While it is the buyer’s responsibility to investigate the property before purchase, if the seller knowingly misrepresents serious defects that affect the property’s condition, the buyer may be eligible to make a claim against them.

6. What Happens If the Seller’s Information is Inaccurate?

If the seller provides inaccurate information about the property, knowingly misrepresenting key details that lead the buyer to make the purchase, the buyer may have grounds to make a misrepresentation claim against the seller.

7. What is a TA6 or SPIF Disclosure Form?

The Seller’s Property Information Form (SPIF), also known as TA6, is a vital document in the conveyancing process. The seller completes this form, answering questions about the property’s various aspects.

8. What Must a Seller Disclose When Selling a Property?

Sellers are required to disclose a wide range of information about the property they are selling. This includes disputes with neighbors, property alterations, and more. All of this information should be provided within the SPIF or TA6 form.

9. How to Determine If You Have a Case Against a Home Seller?

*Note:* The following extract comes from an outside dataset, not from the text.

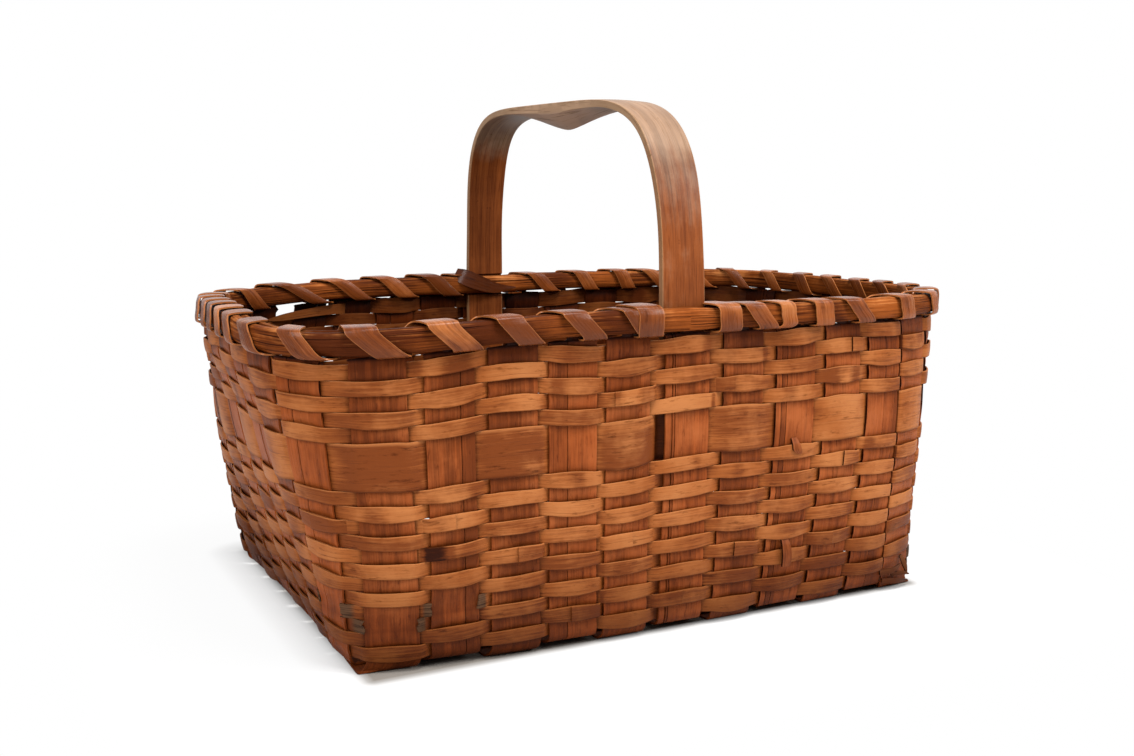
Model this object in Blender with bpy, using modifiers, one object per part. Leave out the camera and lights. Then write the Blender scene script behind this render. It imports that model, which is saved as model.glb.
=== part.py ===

If you suspect that the home seller misrepresented the property you bought, you may have grounds to make a claim against them. Consult an experienced property law solicitor to evaluate the strength of your case.

10. What Happens If House Sellers Don’t Disclose Something?

If house sellers intentionally withhold crucial information asked during the sales process, it may be considered misrepresentation, and the buyer may have the right to make a claim against them.

11. Can I Claim If a House Seller Lied About Flooding, Structural Problems, Leaks, Damp, or Japanese Knotweed?

If the seller knowingly lied about any of these issues, the buyer may be eligible to make a claim for misrepresentation. Seeking legal advice promptly is vital in these situations.

12. What is the Misrepresentation Act 1967?

The Misrepresentation Act 1967 protects UK buyers from purchasing misrepresented properties. If a seller fails to disclose accurate information about the property, the buyer may have the right to make a claim against them.

13. Do You Have to Declare Neighbor Disputes When Selling a House?

Yes, sellers must declare both past and current neighbor disputes when selling a property to avoid potential legal actions by the buyer.

14. How Long Are You Liable After Selling a House?

The length of liability for sellers can vary depending on the circumstances. It’s advisable to consult a solicitor as soon as possible if you have concerns about potential liability.

The Misrepresentation Act 1967 in simple terms

– The Act is about changing the law related to innocent misrepresentations and making amendments to sections 11 and 35 of the Sale of Goods Act 1893.
– If someone enters into a contract after being given false information (misrepresentation) and the misrepresentation becomes part of the contract or the contract has been fulfilled, they can still cancel the contract without proving fraud, subject to the provisions of this Act.
– If a person suffers a loss because of a misrepresentation made to them by another party, even if the misrepresentation wasn’t intentionally fraudulent, the person who made the misrepresentation may still be liable for damages unless they can prove they had reasonable grounds to believe the information was true.
– In cases where a person is entitled to cancel a contract due to a non-fraudulent misrepresentation, the court or arbitrator can choose to let the contract remain valid and award damages instead of canceling it, if it’s considered fair based on the nature of the misrepresentation and the loss caused by it.
– Damages can be awarded under the above provision regardless of whether the person is also liable for damages due to fraudulent misrepresentation, but any award made for non-fraudulent misrepresentation will be taken into account when assessing liability for fraudulent misrepresentation.
– The Act doesn’t allow a person to claim damages for misrepresentation if they already have a right to redress under Part 4A of the Consumer Protection from Unfair Trading Regulations 2008 for the same conduct constituting the misrepresentation.
– However, this provision doesn’t prevent a debtor from making a claim against a creditor under a debtor-creditor-supplier agreement under section 75(1) of the Consumer Credit Act 1974 for misrepresentation, even if they could have claimed against the supplier under the Consumer Protection from Unfair Trading Regulations.


Property misrepresentation can lead to significant financial and legal implications for both buyers and sellers. If you suspect any misrepresentations during the property buying process, seeking legal advice promptly is essential. Remember that transparency and honesty are essential when buying or selling a property to avoid any potential legal repercussions in the future.